Mayor Macbeth readily surrendered the city and only expressed concern about maintaining law and order. By afternoon, reinforcements from Morris Island arrived and Bennett’s focus was assisting the city’s fire companies attempting to keep the flames from spreading. Fortunately, there was no repeat of Columbia in Charleston that evening.
That afternoon, Major-General Quincy Gillmore sent a dispatch north to Major-General Henry Halleck:
The city of Charleston and its defenses came into our possession this morning, with over 200 pieces of good artillery and a supply of fine ammunition. The enemy commenced evacuating all the works last night, and Mayor Macbeth surrendered the city to the troops of General Schimmelfennig at 9 o’clock [sic] this morning, at which time it was occupied by our forces….
The last major port city of the Confederacy was in Federal hands.

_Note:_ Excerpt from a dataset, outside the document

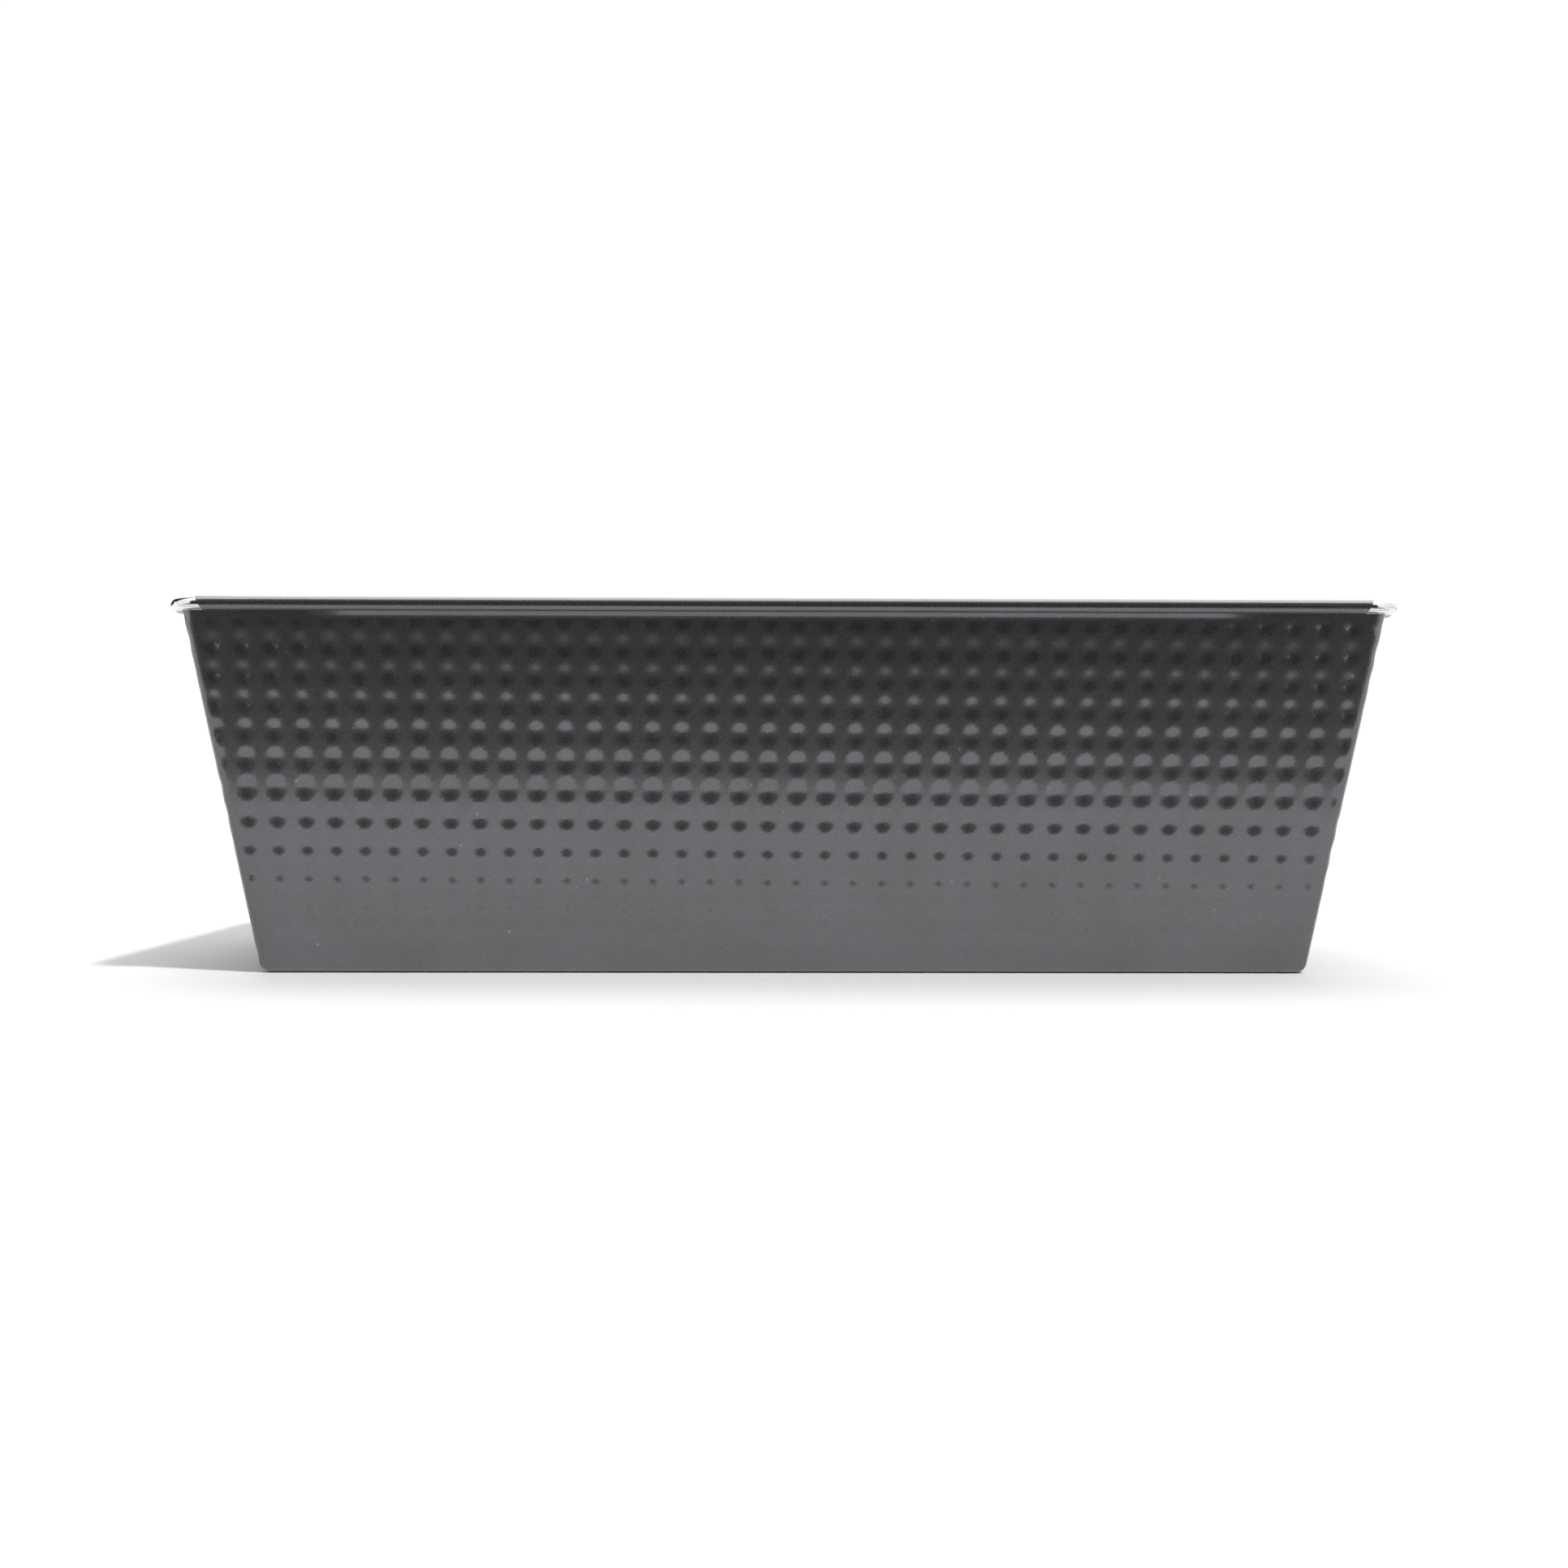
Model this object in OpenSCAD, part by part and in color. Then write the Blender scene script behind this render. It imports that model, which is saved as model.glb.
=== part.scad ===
// Loaf pan, in two pieces: a body folded from one steel sheet, and a wire ring that its rims are rolled round.
// Millimetres. The origin is under the middle of the base, +X runs along the pan, +Z is up.

/* [Overall size] */
// Length over the rolled rims
rim_length = 254; // [200:1:320]
// Width over the rolled rims
rim_width = 114; // [100:1:150]
// Height from the table to the top of the rims
rim_height = 78.2; // [60:0.1:95]

/* [Sheet] */
// Thickness of the steel sheet
sheet = 0.3; // [0.25:0.05:0.5]
// Lean of all four walls from upright, in degrees
wall_lean = 9.3; // [5:0.1:12]
// Outside radius of the bends round the base and at the upright corners
bend_r = 2.5; // [2:0.1:4]

/* [Rolled rims] */
// Diameter of the wire in the rims
wire_d = 2.2; // [1.8:0.1:2.6]
// Centreline radius of the wire's four corner bends
wire_bend_r = 5.4; // [4.5:0.1:5.4]
// Bare wire at a corner, from the outside of the rim to the top of a rolled rim's end
bare_corner = 6.8; // [6.8:0.1:8]
// How much further back the lower edge of a rolled rim is cut at its ends
mitre = 1.6; // [1:0.1:3]
// How far the walls stand inside the rolls, which a bend under each roll makes up for
neck = 0.2; // [0.1:0.05:0.4]
// Angle of the gap between a roll's free edge and the wall
roll_gap_angle = 50; // [35:1:70]

/* [Hidden] */
$fn = 48;
wire_play = 0.02; // between the wire and the inside of a roll
root_inset = 0.02; // keeps the faces of a roll's root off the faces of the wall it grows from
root_depth = 1.5; // of a roll's root in the wall below it
root_top = 0.06; // height a roll's root reaches above the middle of its wire
rim_clearance = 0.1; // between the bare wire and the corner of the wall under it
arc_overrun = 0.003; // share of a bend's radius by which its arc passes the flats, for a clean crossing
past = 5; // how far cutting shapes pass what they cut
roll_in = wire_d / 2 + wire_play;
roll_out = roll_in + sheet;
ear_t = 2 * sheet; // an ear is a fold of two layers
wire_z = rim_height - roll_out;
wall_top = wire_z - roll_in - rim_clearance;
wire_x = rim_length / 2 - roll_out;
wire_y = rim_width / 2 - roll_out;
rise = tan(wall_lean); // outward, for each unit of height
// Half sizes of the outside at the table, where the sharp corner would be
base_x = wire_x - (roll_in + neck) / cos(wall_lean) - wire_z * rise;
base_y = wire_y - (roll_in + neck) / cos(wall_lean) - wire_z * rise;
corner_turn = acos(pow(sin(wall_lean), 2)); // between the outward normals of two neighbouring walls
edge_lean = atan(sin(wall_lean)); // of a corner edge, measured in the plane of a wall
ear_fold = 45 - 2 * edge_lean; // of an ear's folded edge, inward from upright in the plane of the end wall

// What rounding takes off a corner whose two flats face 0 and `turn` degrees, about the bend's centre
module rounding_waste(r, turn) {
    reach = r + 1;
    difference() {
        polygon([
            [0, 0],
            [reach, 0],
            [reach, reach * tan(turn / 2)],
            [reach * cos(turn), reach * sin(turn)]
        ]);
        circle(r = r);
    }
}

// Upright section of a tub with leaning sides: half width at the table, floor height, bend radius, top
module tub_section(half, floor_z, r, top_z) {
    set_in = r * (1 - arc_overrun);
    bend_z = floor_z + set_in;
    bend_x = half + bend_z * rise - set_in / cos(wall_lean);
    low = half + floor_z * rise;
    high = half + top_z * rise;
    difference() {
        polygon([[-low, floor_z], [low, floor_z], [high, top_z], [-high, top_z]]);
        for (side = [0, 1])
            mirror([side, 0])
                translate([bend_x, bend_z])
                    rotate(-90)
                        rounding_waste(r, 90 - wall_lean);
    }
}

// Draws a section in its own x (across) and y (up), and runs it `length` along X or along Y
module along_x(length) {
    rotate([90, 0, 90])
        linear_extrude(length, center = true)
            children();
}

module along_y(length) {
    rotate([90, 0, 0])
        linear_extrude(length, center = true)
            children();
}

// What rounding takes off the four leaning corner edges of a tub
module corner_waste(half_x, half_y, r) {
    set_in = r * (1 - arc_overrun) / cos(wall_lean);
    out = [0, -cos(wall_lean), -sin(wall_lean)];
    up = [rise, -rise, 1] / norm([rise, -rise, 1]);
    turn = cross(up, out);
    foot = [half_x - set_in, -half_y + set_in, 0];
    for (flip_x = [0, 1], flip_y = [0, 1])
        mirror([flip_x, 0, 0])
            mirror([0, flip_y, 0])
                multmatrix([
                    [out.x, turn.x, up.x, foot.x],
                    [out.y, turn.y, up.y, foot.y],
                    [out.z, turn.z, up.z, foot.z],
                    [0, 0, 0, 1]
                ])
                    translate([0, 0, -past])
                        linear_extrude(rim_height + 3 * past)
                            rounding_waste(r, corner_turn);
}

// A solid tub
module tub(half_x, half_y, floor_z, r, top_z) {
    difference() {
        intersection() {
            along_x(rim_length + past) tub_section(half_y, floor_z, r, top_z);
            along_y(rim_width + past) tub_section(half_x, floor_z, r, top_z);
        }
        corner_waste(half_x, half_y, r);
    }
}

// Between its two ears an end wall is a single sheet, so the ears' thickness comes off there
module between_ears() {
    spread = tan(ear_fold) / cos(wall_lean);
    low = base_y - bend_r + past * spread;
    for (side = [0, 1])
        mirror([side, 0, 0])
            intersection() {
                along_y(rim_width)
                    difference() {
                        translate([base_x / 2, -past])
                            square([rim_length, rim_height + past]);
                        tub_section(base_x - ear_t / cos(wall_lean), 0, bend_r, rim_height + past);
                    }
                along_x(2 * rim_length)
                    polygon([[-low, -past], [low, -past], [0, (low / spread) - past]]);
            }
}

module walls() {
    skin = sheet / cos(wall_lean);
    difference() {
        tub(base_x, base_y, 0, bend_r, wall_top);
        tub(base_x - ear_t / cos(wall_lean) - skin, base_y - skin, sheet, bend_r - sheet, wall_top + past);
        between_ears();
    }
}

// Section of a rolled rim round the middle of its wire, x outward and y up the wall.
// `extra` is the thickness of the ears that are rolled in with the sheet.
module roll_section(extra) {
    gap_low = past * [-cos(roll_gap_angle), -sin(roll_gap_angle)];
    rotate(-wall_lean) {
        difference() {
            union() {
                circle(r = roll_out);
                if (extra > 0)
                    rotate(wall_lean)
                        translate([-extra, 0])
                            circle(r = roll_out);
            }
            polygon([[0, 0], [-past, 0], [-past, gap_low.y], gap_low]);
        }
        wall_end = -roll_in - rim_clearance;
        root_low = wall_end - root_depth;
        roll_face = roll_in + root_inset;
        roll_back = roll_out + extra - root_inset;
        polygon([
            [-roll_face - neck, root_low],
            [-roll_face, wall_end - root_depth / 2],
            [-roll_face, root_top],
            [-roll_back, root_top],
            [-roll_back - neck, wall_end],
            [-roll_back - neck, root_low]
        ]);
    }
}

// What is kept of a roll between its two mitred ends, seen from the side
module mitred_ends(half) {
    high = half - bare_corner;
    low = high - mitre;
    slope = mitre / (2 * roll_out);
    polygon([
        [-low + past * slope, wire_z - roll_out - past],
        [low - past * slope, wire_z - roll_out - past],
        [high + past * slope, rim_height + past],
        [-high - past * slope, rim_height + past]
    ]);
}

module rolled_rims() {
    for (side = [0, 1])
        mirror([0, side, 0])
            intersection() {
                along_x(rim_length)
                    translate([wire_y, wire_z])
                        roll_section(0);
                along_y(2 * rim_width) mitred_ends(rim_length / 2);
            }
    for (side = [0, 1])
        mirror([side, 0, 0])
            intersection() {
                along_y(rim_width)
                    translate([wire_x, wire_z])
                        roll_section(ear_t);
                along_x(2 * rim_length) mitred_ends(rim_width / 2);
            }
}

// Closed ring of round section along the rim
module ring(r) {
    straight_x = wire_x - wire_bend_r;
    straight_y = wire_y - wire_bend_r;
    translate([0, 0, wire_z]) {
        for (side = [-1, 1]) {
            translate([0, side * wire_y, 0])
                rotate([0, 90, 0])
                    cylinder(r = r, h = 2 * straight_x, center = true);
            translate([side * wire_x, 0, 0])
                rotate([90, 0, 0])
                    cylinder(r = r, h = 2 * straight_y, center = true);
        }
        for (flip_x = [0, 1], flip_y = [0, 1])
            mirror([flip_x, 0, 0])
                mirror([0, flip_y, 0])
                    translate([straight_x, straight_y, 0])
                        rotate_extrude(angle = 90)
                            translate([wire_bend_r, 0])
                                circle(r = r);
    }
}

module pan_body() {
    color([0.2, 0.2, 0.21])
        difference() {
            union() {
                walls();
                rolled_rims();
            }
            ring(roll_in);
        }
}

module rim_wire() {
    color([0.8, 0.8, 0.82])
        ring(wire_d / 2);
}

pan_body();
rim_wire();
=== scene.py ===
"""Loaf pan: one folded, dimpled sheet with rolled rims, and the bright wire inside them.

The pan's lengths are in millimetres; `MM` turns them into metres where an object is made.
The studio is in metres.
+X runs along the pan, -Y is its front, and the table is z = 0.
"""

import math

import bmesh
import bpy
import numpy as np
from mathutils import Matrix, Vector


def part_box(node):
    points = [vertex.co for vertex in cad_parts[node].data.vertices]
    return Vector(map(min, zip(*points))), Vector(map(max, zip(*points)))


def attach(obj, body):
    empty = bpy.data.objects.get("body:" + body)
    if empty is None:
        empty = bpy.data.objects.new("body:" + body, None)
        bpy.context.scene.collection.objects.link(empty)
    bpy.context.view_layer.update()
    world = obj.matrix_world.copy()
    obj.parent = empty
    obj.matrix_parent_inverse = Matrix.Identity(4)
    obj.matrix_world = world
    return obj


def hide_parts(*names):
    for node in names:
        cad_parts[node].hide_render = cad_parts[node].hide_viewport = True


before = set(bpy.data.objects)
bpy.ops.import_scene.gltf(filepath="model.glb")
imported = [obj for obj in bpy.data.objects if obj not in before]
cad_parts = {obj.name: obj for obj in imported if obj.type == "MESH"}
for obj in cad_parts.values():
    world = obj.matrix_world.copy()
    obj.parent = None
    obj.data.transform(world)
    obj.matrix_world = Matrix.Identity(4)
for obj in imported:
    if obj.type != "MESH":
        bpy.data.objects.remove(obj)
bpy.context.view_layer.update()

MM = 0.001

# Overall size, from the frame
pan_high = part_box("pan_body")[1]
RIM_X = pan_high.x / MM  # half the length over the rims
RIM_Y = pan_high.y / MM  # half the width
RIM_Z = pan_high.z / MM

# Sheet and wire
SHEET = 0.3
LEAN = math.radians(9.3)  # of the walls, from upright
BEND_R = 2.5  # outside radius of the bends
WIRE_R = 1.1
WIRE_PLAY = 0.02
WIRE_BEND_R = 5.4
BARE_CORNER = 6.8  # from the outside of the rim to the top of a roll's end
MITRE = 1.6  # how much further back the lower edge of a roll's end is
NECK = 0.2  # how far the walls stand inside the rolls
ROLL_END = math.radians(-124)  # direction of a roll's free edge, from outward
RIM_CLEARANCE = 0.1

# Dimples: a square pattern, turned a little on the sheet
PITCH = 6.016
PATTERN_TURN = math.radians(0.404)
PATTERN_X = 8.595
PATTERN_UP = 75.17  # slant height of a dimple's middle on the front wall
DIMPLE_R = 2.9
DIMPLE_NARROW = 1.17  # how much narrower a dimple is along the long walls than up them
DIMPLE_SLOPE = math.radians(12.5)
DIMPLE_TIP = 0.75  # how round the middle of a dimple is
DIMPLE_RIM = 4  # how sharply its slope ends at the rim
FOOT_FLATTENING = 0.6  # share of their depth that they lose in the middle of the foot's bend
BEND_FLATTENING = 0.5  # and in the middle of a corner's bend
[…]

And the place where the crisis which lead to the war had started was now firmly in Federal hands. Three years, ten months, and five days after it had been taken down, the United States flag flew over Fort Sumter at nightfall, February 18, 1865.
(Citations from OR, Series I, Volume 47, Part I, Serial 98, page 1019; Part II, Serial 99, pages 469 and 483; The Campaigns of the Fifty-second Regiment, Pennsylvania Volunteer Infantry, compiled by Smith B. Mott, Philadelphia: J.B. Lippincott Company, 1911, pages 170-2.)